Write out the data again in full, exactly as it reads.

== Raw data ==

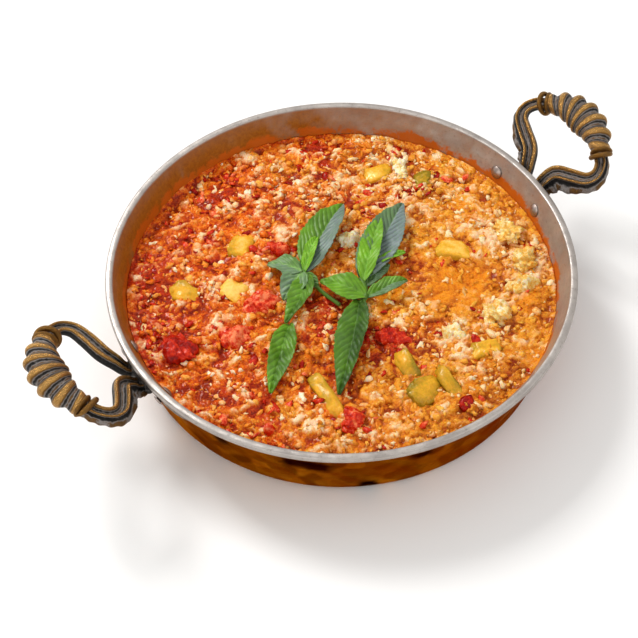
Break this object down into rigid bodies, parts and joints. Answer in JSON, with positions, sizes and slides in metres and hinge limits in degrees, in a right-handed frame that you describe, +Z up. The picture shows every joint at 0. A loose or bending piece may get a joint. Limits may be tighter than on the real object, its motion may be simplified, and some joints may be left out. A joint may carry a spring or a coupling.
{
  "type": "dish of menemen in a two-handled pan",
  "caption": "Round copper pan with cast side handles, filled with scrambled egg, tomato and green pepper, topped with mint sprigs.",
  "frame": {"origin": "middle of the pan's flat base, on its underside", "axes": "+Z up; the two handles lie along +X and -X; the picture was taken from -Y and a little -X"},
  "size_m": [0.3084, 0.2198, 0.0703],
  "materials": {
    "pan": null,
    "handles": "antiqued cast brass, dark in the grooves",
    "rivets": "tinned copper, dull",
    "sauce": "wet and oily; stands in for tomato sauce with fine egg curds",
    "pepper": "wet; stands in for cooked green pepper",
    "egg": "moist; stands in for egg curd",
    "tomato": "wet; stands in for cooked tomato",
    "mint": "leaf, satin; stands in for fresh mint"
  },
  "bodies": {
    "root": {"pan": "pan", "handle_right": "handles", "handle_left": "handles", "rivet_right_1": "rivets", "rivet_right_2": "rivets", "rivet_left_1": "rivets", "rivet_left_2": "rivets", "menemen": "sauce", "pepper_gold_left": "pepper", "pepper_gold_right": "pepper", "pepper_green_back": "pepper", "pepper_amber": "pepper", "pepper_left": "pepper", "pepper_strip_a": "pepper", "pepper_wedge": "pepper", "pepper_strip_b": "pepper", "pepper_long": "pepper", "pepper_right": "pepper", "pepper_gold_back": "pepper", "egg_white_middle": "egg", "egg_right": "egg", "egg_edge_back": "egg", "egg_edge_middle": "egg", "egg_edge_front": "egg", "egg_curl": "egg", "egg_white_back": "egg", "tomato_pink": "tomato", "tomato_left": "tomato", "tomato_middle": "tomato", "tomato_mint": "tomato", "tomato_right": "tomato", "tomato_front": "tomato", "mint_leaf_loose": "mint", "mint_sprig_left": "mint", "mint_sprig_right": "mint"}
  },
  "joints": []
}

===

**Output of the task**
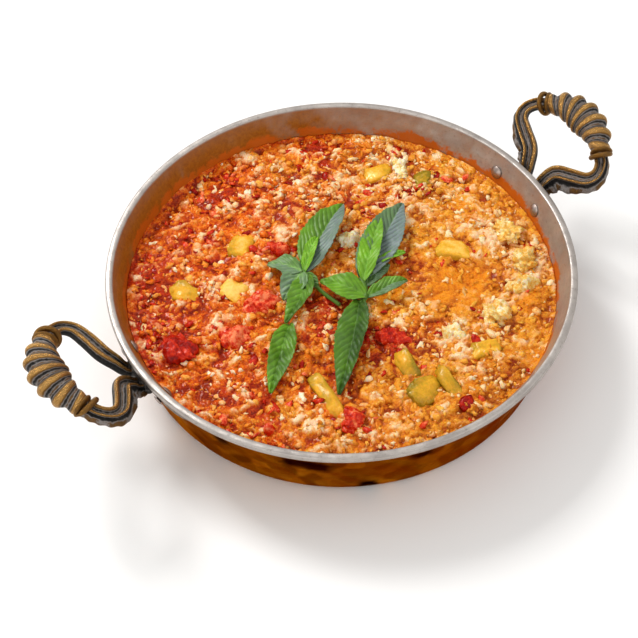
Break this object down into rigid bodies, parts and joints. Answer in JSON, with positions, sizes and slides in metres and hinge limits in degrees, in a right-handed frame that you describe, +Z up. The picture shows every joint at 0. A loose or bending piece may get a joint. Limits may be tighter than on the real object, its motion may be simplified, and some joints may be left out. A joint may carry a spring or a coupling.
{
  "type": "dish of menemen in a two-handled pan",
  "caption": "Round copper pan with cast side handles, filled with scrambled egg, tomato and green pepper, topped with mint sprigs.",
  "frame": {"origin": "middle of the pan's flat base, on its underside", "axes": "+Z up; the two handles lie along +X and -X; the picture was taken from -Y and a little -X"},
  "size_m": [0.3084, 0.2198, 0.0703],
  "materials": {
    "pan": null,
    "handles": "antiqued cast brass, dark in the grooves",
    "rivets": "tinned copper, dull",
    "sauce": "wet and oily; stands in for tomato sauce with fine egg curds",
    "pepper": "wet; stands in for cooked green pepper",
    "egg": "moist; stands in for egg curd",
    "tomato": "wet; stands in for cooked tomato",
    "mint": "leaf, satin; stands in for fresh mint"
  },
  "bodies": {
    "root": {"pan": "pan", "handle_right": "handles", "handle_left": "handles", "rivet_right_1": "rivets", "rivet_right_2": "rivets", "rivet_left_1": "rivets", "rivet_left_2": "rivets", "menemen": "sauce", "pepper_gold_left": "pepper", "pepper_gold_right": "pepper", "pepper_green_back": "pepper", "pepper_amber": "pepper", "pepper_left": "pepper", "pepper_strip_a": "pepper", "pepper_wedge": "pepper", "pepper_strip_b": "pepper", "pepper_long": "pepper", "pepper_right": "pepper", "pepper_gold_back": "pepper", "egg_white_middle": "egg", "egg_right": "egg", "egg_edge_back": "egg", "egg_edge_middle": "egg", "egg_edge_front": "egg", "egg_curl": "egg", "egg_white_back": "egg", "tomato_pink": "tomato", "tomato_left": "tomato", "tomato_middle": "tomato", "tomato_mint": "tomato", "tomato_right": "tomato", "tomato_front": "tomato", "mint_leaf_loose": "mint", "mint_sprig_left": "mint", "mint_sprig_right": "mint"}
  },
  "joints": []
}